╭─ Collected data

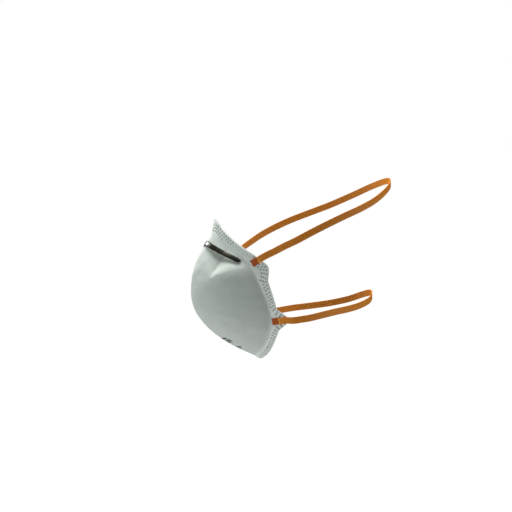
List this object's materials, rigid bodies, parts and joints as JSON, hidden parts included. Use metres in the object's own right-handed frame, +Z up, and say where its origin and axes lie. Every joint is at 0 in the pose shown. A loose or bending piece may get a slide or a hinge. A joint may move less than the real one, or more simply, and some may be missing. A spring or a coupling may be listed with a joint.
{
  "type": "disposable dust mask",
  "caption": "Moulded cup dust mask with a welded face flange, folds beside the nose, a bent metal nose clip, inner foam and orange elastic headbands that swing about their fused ends.",
  "frame": {"origin": "centre of the face opening, midway between the wearer's cheeks, nose and chin", "axes": "+Z up as worn with the head upright, the cup bulges towards -Y, the headbands run back to +Y, and +X is the wearer's left"},
  "size_m": [0.157, 0.2189, 0.1915],
  "materials": {
    "cover_web": "white spunbonded nonwoven with fine thermal bond points",
    "filter_web": "white meltblown web",
    "felt_shell": "stiff moulded needle felt",
    "lining_web": "soft white nonwoven",
    "clip_metal": "dark lacquered strip with a satin shine",
    "hot_melt": "translucent hot melt",
    "foam": "open grey foam",
    "elastic": "orange elastic with fine lengthwise ribs",
    "elastic_weld": "darker fused end of the elastic"
  },
  "bodies": {
    "mask": {"outer_cover": "cover_web", "filter_layer": "filter_web", "shaping_shell": "felt_shell", "inner_lining": "lining_web", "nose_clip": "clip_metal", "nose_clip_adhesive": "hot_melt", "nose_foam": "foam", "nose_foam_adhesive": "hot_melt", "upper_band_weld_left": "elastic_weld", "upper_band_weld_right": "elastic_weld", "lower_band_weld_left": "elastic_weld", "lower_band_weld_right": "elastic_weld"},
    "upper_headband": {"upper_headband": "elastic"},
    "lower_headband": {"lower_headband": "elastic"}
  },
  "joints": [
    {"name": "upper_headband_swing", "type": "hinge", "parent": "mask", "child": "upper_headband", "pos_m": [0, 0.0045, 0.0338], "axis": [1, 0, 0], "range_deg": [-25, 140]},
    {"name": "lower_headband_swing", "type": "hinge", "parent": "mask", "child": "lower_headband", "pos_m": [0, 0.0285, -0.0315], "axis": [1, 0, 0], "range_deg": [-140, 20]}
  ]
}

╰─

* Problem:
Print the material once more, exactly.

* Task response:
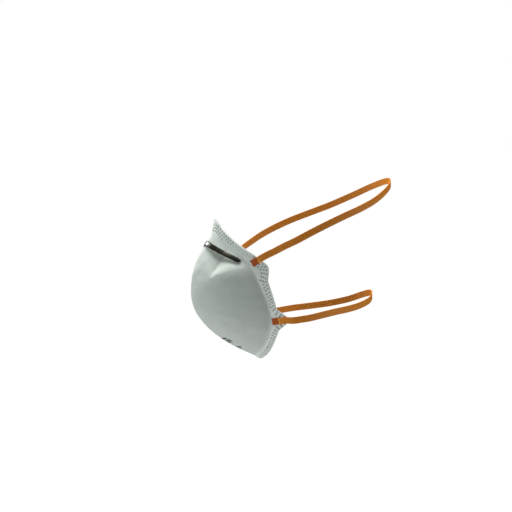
List this object's materials, rigid bodies, parts and joints as JSON, hidden parts included. Use metres in the object's own right-handed frame, +Z up, and say where its origin and axes lie. Every joint is at 0 in the pose shown. A loose or bending piece may get a slide or a hinge. A joint may move less than the real one, or more simply, and some may be missing. A spring or a coupling may be listed with a joint.
{
  "type": "disposable dust mask",
  "caption": "Moulded cup dust mask with a welded face flange, folds beside the nose, a bent metal nose clip, inner foam and orange elastic headbands that swing about their fused ends.",
  "frame": {"origin": "centre of the face opening, midway between the wearer's cheeks, nose and chin", "axes": "+Z up as worn with the head upright, the cup bulges towards -Y, the headbands run back to +Y, and +X is the wearer's left"},
  "size_m": [0.157, 0.2189, 0.1915],
  "materials": {
    "cover_web": "white spunbonded nonwoven with fine thermal bond points",
    "filter_web": "white meltblown web",
    "felt_shell": "stiff moulded needle felt",
    "lining_web": "soft white nonwoven",
    "clip_metal": "dark lacquered strip with a satin shine",
    "hot_melt": "translucent hot melt",
    "foam": "open grey foam",
    "elastic": "orange elastic with fine lengthwise ribs",
    "elastic_weld": "darker fused end of the elastic"
  },
  "bodies": {
    "mask": {"outer_cover": "cover_web", "filter_layer": "filter_web", "shaping_shell": "felt_shell", "inner_lining": "lining_web", "nose_clip": "clip_metal", "nose_clip_adhesive": "hot_melt", "nose_foam": "foam", "nose_foam_adhesive": "hot_melt", "upper_band_weld_left": "elastic_weld", "upper_band_weld_right": "elastic_weld", "lower_band_weld_left": "elastic_weld", "lower_band_weld_right": "elastic_weld"},
    "upper_headband": {"upper_headband": "elastic"},
    "lower_headband": {"lower_headband": "elastic"}
  },
  "joints": [
    {"name": "upper_headband_swing", "type": "hinge", "parent": "mask", "child": "upper_headband", "pos_m": [0, 0.0045, 0.0338], "axis": [1, 0, 0], "range_deg": [-25, 140]},
    {"name": "lower_headband_swing", "type": "hinge", "parent": "mask", "child": "lower_headband", "pos_m": [0, 0.0285, -0.0315], "axis": [1, 0, 0], "range_deg": [-140, 20]}
  ]
}